▶ **Working data**
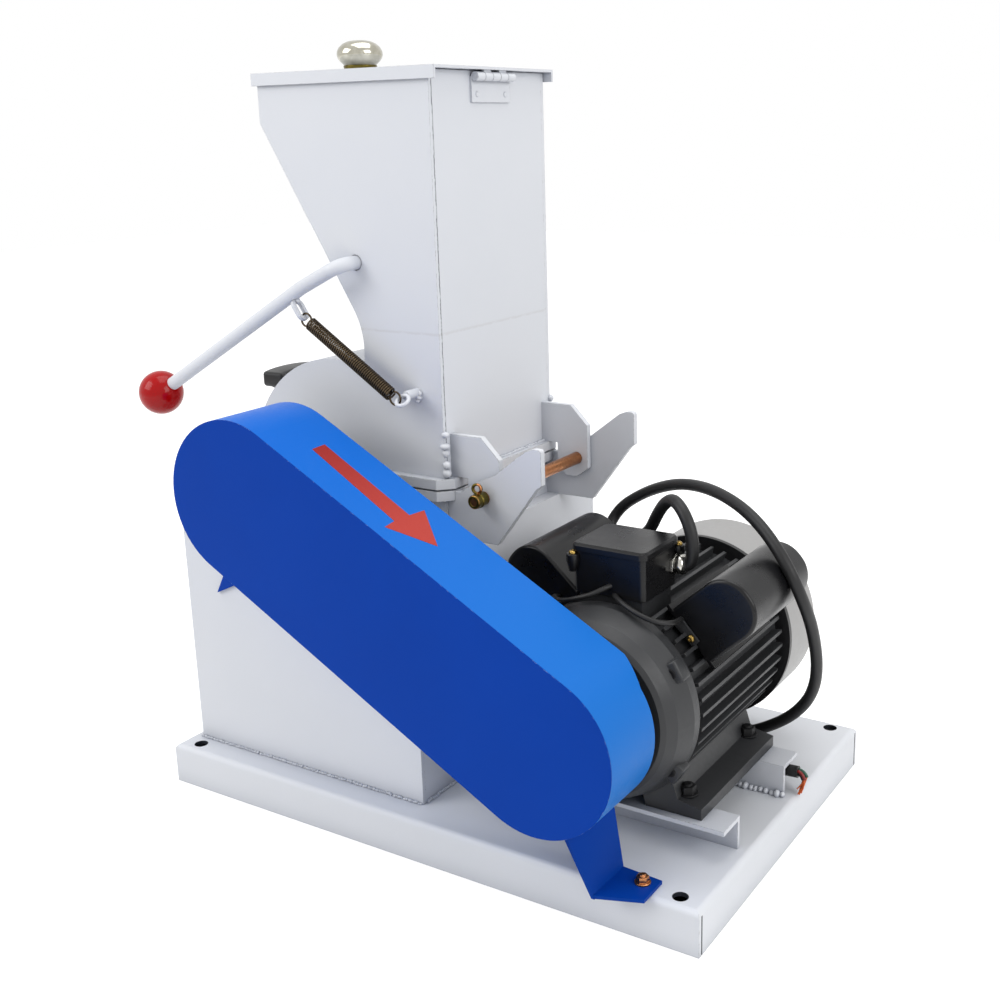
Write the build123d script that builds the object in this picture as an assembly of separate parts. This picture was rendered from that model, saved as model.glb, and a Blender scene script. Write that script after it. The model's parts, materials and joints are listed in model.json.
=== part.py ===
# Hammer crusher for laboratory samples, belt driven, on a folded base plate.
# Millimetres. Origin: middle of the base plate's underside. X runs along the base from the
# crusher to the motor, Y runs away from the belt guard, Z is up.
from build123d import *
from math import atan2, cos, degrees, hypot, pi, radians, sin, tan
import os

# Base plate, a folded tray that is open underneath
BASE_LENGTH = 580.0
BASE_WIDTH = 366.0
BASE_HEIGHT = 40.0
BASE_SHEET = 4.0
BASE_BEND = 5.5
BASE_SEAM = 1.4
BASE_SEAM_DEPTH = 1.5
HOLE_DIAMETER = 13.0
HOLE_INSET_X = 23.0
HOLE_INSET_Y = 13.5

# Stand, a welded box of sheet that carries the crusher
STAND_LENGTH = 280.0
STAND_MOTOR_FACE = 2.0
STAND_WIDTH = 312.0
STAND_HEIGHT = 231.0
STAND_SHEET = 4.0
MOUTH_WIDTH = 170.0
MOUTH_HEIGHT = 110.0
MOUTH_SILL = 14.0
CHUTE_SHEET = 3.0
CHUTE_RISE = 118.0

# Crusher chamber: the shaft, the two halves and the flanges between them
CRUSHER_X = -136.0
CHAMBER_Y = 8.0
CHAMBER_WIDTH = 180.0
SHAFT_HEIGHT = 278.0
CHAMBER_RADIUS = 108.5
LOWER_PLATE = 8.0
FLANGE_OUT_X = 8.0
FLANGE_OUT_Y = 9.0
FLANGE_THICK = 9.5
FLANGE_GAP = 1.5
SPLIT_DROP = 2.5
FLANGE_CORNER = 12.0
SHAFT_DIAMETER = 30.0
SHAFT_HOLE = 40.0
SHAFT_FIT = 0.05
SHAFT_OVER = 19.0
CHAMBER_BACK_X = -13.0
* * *
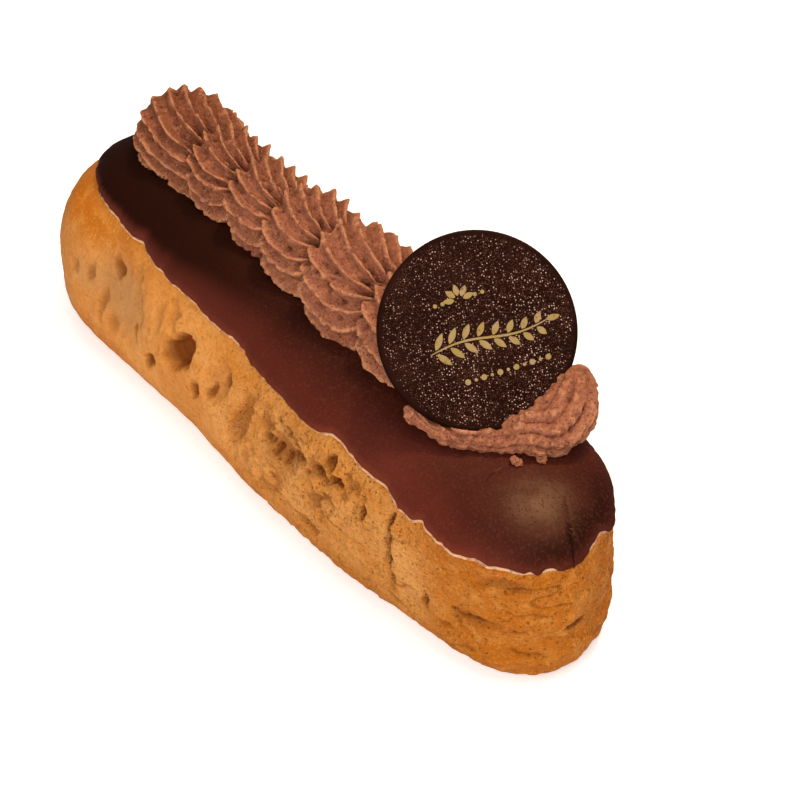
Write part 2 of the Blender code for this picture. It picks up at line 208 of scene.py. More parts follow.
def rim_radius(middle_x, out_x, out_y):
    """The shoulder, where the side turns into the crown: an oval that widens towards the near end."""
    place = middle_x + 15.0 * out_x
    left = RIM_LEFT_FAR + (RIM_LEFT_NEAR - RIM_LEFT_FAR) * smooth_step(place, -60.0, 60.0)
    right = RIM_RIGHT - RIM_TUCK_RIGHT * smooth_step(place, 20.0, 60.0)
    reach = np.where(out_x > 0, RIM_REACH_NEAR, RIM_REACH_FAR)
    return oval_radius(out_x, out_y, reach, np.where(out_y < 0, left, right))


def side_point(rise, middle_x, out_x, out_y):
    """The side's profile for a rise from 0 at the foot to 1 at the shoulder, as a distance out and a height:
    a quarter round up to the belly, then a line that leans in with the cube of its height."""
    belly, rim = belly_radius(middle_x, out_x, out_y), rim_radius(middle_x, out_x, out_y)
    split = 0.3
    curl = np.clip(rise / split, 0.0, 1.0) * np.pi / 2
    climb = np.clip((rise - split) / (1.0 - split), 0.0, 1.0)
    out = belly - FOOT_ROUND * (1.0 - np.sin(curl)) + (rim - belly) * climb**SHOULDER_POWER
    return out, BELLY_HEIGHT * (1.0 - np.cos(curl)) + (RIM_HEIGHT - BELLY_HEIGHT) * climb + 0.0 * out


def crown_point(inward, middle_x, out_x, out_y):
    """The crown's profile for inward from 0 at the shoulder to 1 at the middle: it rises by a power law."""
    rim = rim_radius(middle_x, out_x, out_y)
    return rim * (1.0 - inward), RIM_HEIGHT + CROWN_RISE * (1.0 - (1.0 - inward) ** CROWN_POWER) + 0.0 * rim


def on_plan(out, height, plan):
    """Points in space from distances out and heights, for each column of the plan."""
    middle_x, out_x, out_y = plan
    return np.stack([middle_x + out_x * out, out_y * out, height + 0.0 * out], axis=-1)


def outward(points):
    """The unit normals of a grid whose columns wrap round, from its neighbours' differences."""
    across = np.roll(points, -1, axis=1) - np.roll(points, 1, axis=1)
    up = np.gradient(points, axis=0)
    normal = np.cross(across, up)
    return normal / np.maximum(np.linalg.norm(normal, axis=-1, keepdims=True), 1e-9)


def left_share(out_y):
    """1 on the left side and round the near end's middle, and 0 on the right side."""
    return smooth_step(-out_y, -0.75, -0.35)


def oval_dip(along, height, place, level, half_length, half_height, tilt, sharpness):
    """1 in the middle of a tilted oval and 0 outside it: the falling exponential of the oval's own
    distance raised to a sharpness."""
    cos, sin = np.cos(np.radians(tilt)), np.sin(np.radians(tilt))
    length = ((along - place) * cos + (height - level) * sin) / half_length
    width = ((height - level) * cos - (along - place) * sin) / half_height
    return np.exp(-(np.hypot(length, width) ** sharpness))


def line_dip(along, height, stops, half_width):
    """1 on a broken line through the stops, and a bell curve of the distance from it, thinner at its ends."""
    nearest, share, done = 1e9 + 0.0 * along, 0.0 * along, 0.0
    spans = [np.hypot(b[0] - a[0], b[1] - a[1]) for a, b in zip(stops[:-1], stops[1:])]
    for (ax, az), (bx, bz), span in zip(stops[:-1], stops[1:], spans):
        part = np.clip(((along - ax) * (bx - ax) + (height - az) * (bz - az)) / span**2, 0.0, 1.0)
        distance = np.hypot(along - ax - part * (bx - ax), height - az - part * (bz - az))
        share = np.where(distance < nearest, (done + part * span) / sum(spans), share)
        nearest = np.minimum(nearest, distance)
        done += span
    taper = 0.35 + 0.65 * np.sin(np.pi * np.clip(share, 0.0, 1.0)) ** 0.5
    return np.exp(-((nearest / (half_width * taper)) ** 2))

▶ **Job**
Taking the material above, extract exactly and only the lines from the line with "Write the build123d" to the line with "CHAMBER_BACK_X = -13.0", inclusive of both.

▶ **Reply to the task**
Write the build123d script that builds the object in this picture as an assembly of separate parts. This picture was rendered from that model, saved as model.glb, and a Blender scene script. Write that script after it. The model's parts, materials and joints are listed in model.json.
=== part.py ===
# Hammer crusher for laboratory samples, belt driven, on a folded base plate.
# Millimetres. Origin: middle of the base plate's underside. X runs along the base from the
# crusher to the motor, Y runs away from the belt guard, Z is up.
from build123d import *
from math import atan2, cos, degrees, hypot, pi, radians, sin, tan
import os

# Base plate, a folded tray that is open underneath
BASE_LENGTH = 580.0
BASE_WIDTH = 366.0
BASE_HEIGHT = 40.0
BASE_SHEET = 4.0
BASE_BEND = 5.5
BASE_SEAM = 1.4
BASE_SEAM_DEPTH = 1.5
HOLE_DIAMETER = 13.0
HOLE_INSET_X = 23.0
HOLE_INSET_Y = 13.5

# Stand, a welded box of sheet that carries the crusher
STAND_LENGTH = 280.0
STAND_MOTOR_FACE = 2.0
STAND_WIDTH = 312.0
STAND_HEIGHT = 231.0
STAND_SHEET = 4.0
MOUTH_WIDTH = 170.0
MOUTH_HEIGHT = 110.0
MOUTH_SILL = 14.0
CHUTE_SHEET = 3.0
CHUTE_RISE = 118.0

# Crusher chamber: the shaft, the two halves and the flanges between them
CRUSHER_X = -136.0
CHAMBER_Y = 8.0
CHAMBER_WIDTH = 180.0
SHAFT_HEIGHT = 278.0
CHAMBER_RADIUS = 108.5
LOWER_PLATE = 8.0
FLANGE_OUT_X = 8.0
FLANGE_OUT_Y = 9.0
FLANGE_THICK = 9.5
FLANGE_GAP = 1.5
SPLIT_DROP = 2.5
FLANGE_CORNER = 12.0
SHAFT_DIAMETER = 30.0
SHAFT_HOLE = 40.0
SHAFT_FIT = 0.05
SHAFT_OVER = 19.0
CHAMBER_BACK_X = -13.0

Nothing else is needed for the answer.